Embora a quantidade de evocações gustativas possa ser reveladora da complexidade de um vinho (e também da sensibilidade do provador), não ganhamos muito em irmos ao detalhe quase microscópico, quando o essencial se resume a meia dúzia de conceitos. Porque o essencial é saber se o vinho é equilibrado ou desequilibrado nos seus principais alicerces (álcool, acidez, estrutura, aroma, sabor), se é simples ou complexo, se expressa ou não as castas e o lugar, se tem algo que o distingue e diferencie. No fundo, se é mau, bom, muito bom ou extraordinário.

Ok, já imagino a resposta: “Mas o que é extraordinário para ti pode ser mau para mim.” Aqui já não há nada a fazer. A subjectividade é isto mesmo. Vale a pena refutar quem acha que o vinho bom é aquele de que se gosta?

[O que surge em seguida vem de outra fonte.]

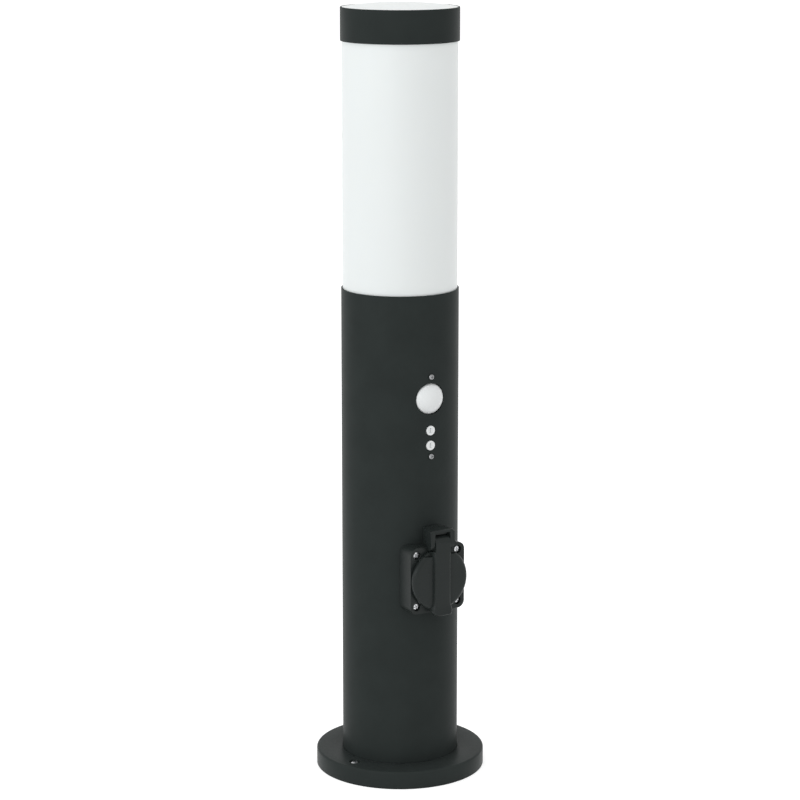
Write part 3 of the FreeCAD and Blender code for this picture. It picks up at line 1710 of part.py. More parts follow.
faults = [item.Name for item in doc.Objects if {"Invalid", "Error"} & set(item.State)]
faults += [
    item.Name
    for item in doc.Objects
    if item.TypeId in ("PartDesign::Pocket", "PartDesign::Groove")
    and not item.Shape.Volume < item.BaseFeature.Shape.Volume - 1e-6
]
faults += [node.Label for node in NODES if node.Shape.isNull() or not node.Shape.isValid()]
if faults:
    raise SystemExit("failed: " + ", ".join(faults))

os.makedirs("parts", exist_ok=True)
for node in NODES:
    node.Shape.exportStep(os.path.join("parts", node.Label + ".step"))
print(f"wrote {len(NODES)} nodes")
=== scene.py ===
"""Dresses the bollard light: smooth outer pieces, finishes, a plain studio and the photograph's camera.

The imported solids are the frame. Pieces that show are built again here with fine rounds and real screws,
each on the body that carries it, and the pieces inside keep their solids and get a finish.
Sizes are in millimetres and are turned into metres once, when a mesh is made. The studio is in metres.
"""

import json
import logging
import math
from dataclasses import dataclass, field
from enum import Enum
from typing import Callable, Optional, Sequence

import bmesh
import bpy
from mathutils import Matrix, Vector

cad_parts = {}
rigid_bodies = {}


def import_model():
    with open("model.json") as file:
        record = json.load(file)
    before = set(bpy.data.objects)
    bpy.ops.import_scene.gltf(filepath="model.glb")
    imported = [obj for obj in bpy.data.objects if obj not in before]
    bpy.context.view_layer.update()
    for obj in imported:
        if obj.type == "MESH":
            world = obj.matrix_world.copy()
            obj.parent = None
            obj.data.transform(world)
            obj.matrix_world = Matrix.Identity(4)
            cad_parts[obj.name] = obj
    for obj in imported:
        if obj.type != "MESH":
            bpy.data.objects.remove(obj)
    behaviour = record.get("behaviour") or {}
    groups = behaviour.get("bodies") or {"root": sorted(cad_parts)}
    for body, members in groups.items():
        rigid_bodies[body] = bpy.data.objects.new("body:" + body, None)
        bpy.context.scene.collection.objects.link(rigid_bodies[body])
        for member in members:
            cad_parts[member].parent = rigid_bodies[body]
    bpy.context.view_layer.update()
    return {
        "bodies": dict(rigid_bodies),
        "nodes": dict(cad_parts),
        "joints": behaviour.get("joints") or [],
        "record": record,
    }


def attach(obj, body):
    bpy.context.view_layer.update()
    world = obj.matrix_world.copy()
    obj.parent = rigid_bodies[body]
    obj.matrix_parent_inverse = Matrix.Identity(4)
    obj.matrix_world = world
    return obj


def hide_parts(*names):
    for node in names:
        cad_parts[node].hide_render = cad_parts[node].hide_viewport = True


LOG = logging.getLogger("bollard")

Point = tuple[float, float]
Triple = tuple[float, float, float]
Piece = bpy.types.Object
Socket = bpy.types.NodeSocket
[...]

Se se gosta, como pode ser mau? Por vezes até pode. Hoje, apreciamos coisas que antes detestávamos, e vice-versa. O gosto educa-se. Por isso é que é tão importante provar, comparar e estar sempre de mente aberta, sem preconceitos e ideias feitas, como essa de acharmos que os nossos vinhos são os melhores do mundo. Enquanto não provarmos os vinhos dos outros, os nossos vão ser sempre os melhores.

Provar muito e comparar muito, mas sem complicar, para não desperdiçarmos o melhor do vinho. No liceu tive um professor de Filosofia que, quando o questionei sobre o sentido da vida, de onde viemos e para onde vamos, me respondeu: “A melhor resposta é não pensar nisso”. Com o vinho devemos usar da mesma sabedoria. O vinho é para ser desfrutado, não para ser dissecado. Dessa parte encarregam-se os investigadores. Mas até desses devemos desconfiar. Quase todos os meses surge um novo e contraditório estudo sobre os efeitos do vinho na saúde. Um dos últimos é dos bons: diz que beber um copo de vinho faz melhor ao cérebro do que resolver uma equação matemática ou jogar sudoku. Qualquer dia ainda vão falar bem das sopas de cavalo cansado.